Je vois bien la possibilité de cet effet pervers. Parfois, c’est peut-être même une stratégie de manipulation consciente, qui sait. Mais si c’est le cas, personne ne nous oblige à y succomber.
Restons dans le champ lexical du gros mot.
Si quelqu’un m’insulte, je garde le choix de ma réaction. Je peux lui péter la gueule, ou je peux baisser la tête, ou je peux reconnaître que cette insulte lui appartient tant que je ne la fais pas mienne. Comme dans cette histoire du vieux samuraï qui reste impassible devant les provocations de l’ennemi. Quand ses disciples lui reprochent sa lâcheté, il les questionne.
« Si quelqu’un vous tend un cadeau et que vous ne l’acceptez pas, à qui appartient-il ? ». Et eux de réaliser : « A celui qui vous l’offre ».
Au final, l’autre n’a de pouvoir sur moi que celui que je lui laisse.
Alors si je vis le bonheur au travail comme une agression, au point d’être aspiré dans une lutte ou dans un rôle de victime, qu’est-ce que ça vient éclairer chez moi ? Qu’est-ce qui fait que j’ai envie d’accepter ce cadeau empoisonné ? Et en conscience de ça, quels sont les choix à ma disposition, autres que la pulsion première d’y succomber ?

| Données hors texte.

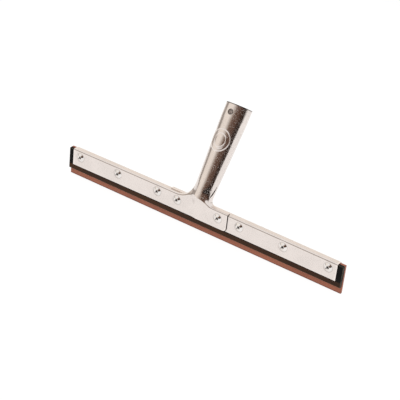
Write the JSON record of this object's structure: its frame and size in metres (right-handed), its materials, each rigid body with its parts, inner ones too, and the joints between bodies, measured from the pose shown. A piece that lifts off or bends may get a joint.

J’aime bien ces questions. Parce qu’ici encore, elles remettent la responsabilité entre mes mains.
A la lumière de tout ça, le bonheur au travail est-il un gros mot ?

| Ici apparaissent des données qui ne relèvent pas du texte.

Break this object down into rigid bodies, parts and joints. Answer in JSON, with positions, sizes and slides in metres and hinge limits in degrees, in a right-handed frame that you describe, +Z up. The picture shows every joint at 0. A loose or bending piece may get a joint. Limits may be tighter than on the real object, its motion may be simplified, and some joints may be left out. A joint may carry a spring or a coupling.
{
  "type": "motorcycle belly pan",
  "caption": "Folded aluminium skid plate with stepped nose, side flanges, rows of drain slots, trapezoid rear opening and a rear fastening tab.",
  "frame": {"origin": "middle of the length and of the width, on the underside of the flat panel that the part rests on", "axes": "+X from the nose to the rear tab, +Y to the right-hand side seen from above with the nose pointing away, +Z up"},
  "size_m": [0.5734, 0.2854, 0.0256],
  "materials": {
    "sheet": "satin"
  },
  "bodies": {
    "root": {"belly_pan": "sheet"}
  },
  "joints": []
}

Pour moi, la réponse est très connectée au sentiment de responsabilité individuelle.
Si je considère que je suis responsable de mes états intérieurs et de mon cadre de travail, alors le bonheur au travail est non seulement possible mais un destin qu’il m’appartient de cultiver. Je ne vois rien de grossier ni d’insultant là-dedans. Si en revanche, je décide que le bonheur doit plutôt venir de l’extérieur, en le remettant par exemple entre les mains d’un employeur, alors je me coupe de ma capacité propre à le nourrir. Je confère au “travail” le pouvoir de m’asservir, de me manipuler, de m’insulter.
Et le « bonheur au travail » devient, en effet, un “gros mot” absolu.